Forum Discussion

Marc_57522's avatar
Marc_57522
Icon for Nimbostratus rankNimbostratus
Jun 06, 2011

High ping latency and loss of connection

I've installed the trial of LTM VE on ESXi 4.1 and, most of the time, it's working perfectly. Randomly, however, I lose connectivity to the LTM virtual machine and all nodes behind it. During this timeout period, the LTM cannot ping any nodes, including those VM's on the same ESX host.

 

 

This, to me, indicates that the issue isn't with networking outside of the ESX host, but rather within the virtual machine or the virtual switch. I've moved the VM to another ESXi host but the problem persists.

 

 

Another curious sign is the ping latency from the LTM out to a VM node (same ESXi host):

 

 

PING 172.16.xxx.xxx (172.16.xxx.xxx) 56(84) bytes of data.

 

64 bytes from 172.16.xxx.xxx: icmp_seq=1 ttl=128 time=7.25 ms

 

64 bytes from 172.16.xxx.xxx: icmp_seq=2 ttl=128 time=9.26 ms

 

64 bytes from 172.16.xxx.xxx: icmp_seq=3 ttl=128 time=10.2 ms

 

64 bytes from 172.16.xxx.xxx: icmp_seq=4 ttl=128 time=10.2 ms

 

64 bytes from 172.16.xxx.xxx: icmp_seq=5 ttl=128 time=9.12 ms

 

64 bytes from 172.16.xxx.xxx: icmp_seq=6 ttl=128 time=10.3 ms

 

 

--- 172.16.xxx.xxx ping statistics ---

 

6 packets transmitted, 6 received, 0% packet loss, time 5035ms

 

rtt min/avg/max/mdev = 7.252/9.421/10.319/1.091 ms

 

 

 

If, on the other hand, I ping from a node to the LTM, I get <1ms latency. So:

 

 

LTM VE -> MyHost = ~10ms

 

MyHost -> LTM VE = <1ms

 

 

Marc

 

 

 

  • A few notes:

     

     

    1. My LTM VE instance has two interfaces, but the internal interface handles four tagged VLANs.
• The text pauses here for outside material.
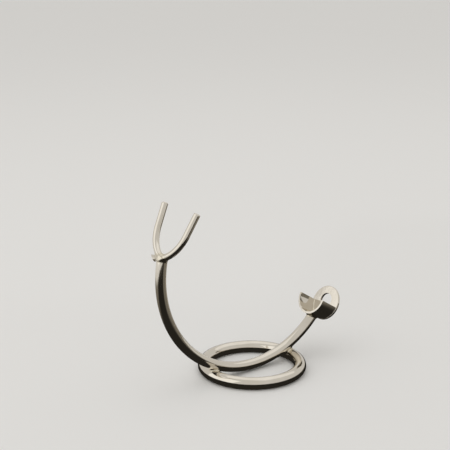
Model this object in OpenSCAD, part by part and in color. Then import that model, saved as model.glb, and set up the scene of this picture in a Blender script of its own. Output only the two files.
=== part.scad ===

External interface manages a single untagged VLAN.

     

     

    2. Nothing logged to any of the /var/log files that would be of any help.

     

     

    3. Performance graphs don't indicate that I'm hitting any sort of ceiling (no load on this yet).

     

     

    4. Outages last for 2 - 3 minutes, then traffic resumes on its own.

     

  • 1) intermittent connectivity like this sounds like a duplicate MAC or IP address is present elsewhere within the layer2 infrastructure.

     

     

    2) 10ms ping responses from the node generally indicate a slow node/polling driver. The fact that responses from the VE to the node are quick indicates this behavior. Are your nodes using E1000 NICS or other fully emulated NIC types? I've seen slow responses there.

     

  • Posted By qe on 06/06/2011 01:19 PM

     

    1) intermittent connectivity like this sounds like a duplicate MAC or IP address is present elsewhere within the layer2 infrastructure.

     

     

    Wouldn't a dupe only cause problems on one of the interfaces? I can't ping out any of the LTM interfaces while this is going on. Would the LTM log IP conflicts anywhere?

     

    2) 10ms ping responses from the node generally indicate a slow node/polling driver. The fact that responses from the VE to the node are quick indicates this behavior. Are your nodes using E1000 NICS or other fully emulated NIC types? I've seen slow responses there.

     

    Node-to-node ping (even across two LTM interfaces) is at 1ms. The only pings that exceed this are LTM-to-node. The LTM installation is the trial, v10.1.0.3341 and has E1000 interfaces. All of my VM nodes use VMXNET 3 adapters, and a few are physical nodes with Broadcom NICs.

     

     

    Is there a chance that the trial version of LTM VE is rate-limited by holding every packet for 10ms?

     

  • Hi Marc,

     

     

    Have you ever found a solution to this problem? The EXACT same situation has been bothering my setup.
  • John_Hall_11177's avatar
    John_Hall_11177
    Historic F5 Account
    Marc,

     

    If LTM held packets for 10ms, then you'd see the same delay on LTM to LTM interfaces. One other diagnostic step would be to temporarily switch the nodes you're communicating with to the e1000 driver. We've seen some very weird behavior with VMware when receiving traffic on VMware's VMXNET 3 driver resulting in very large packets being handed off to upper layers that are not expecting them. Apparently the VMXNET 3 driver doesn't always obey the configured MTU of the guest.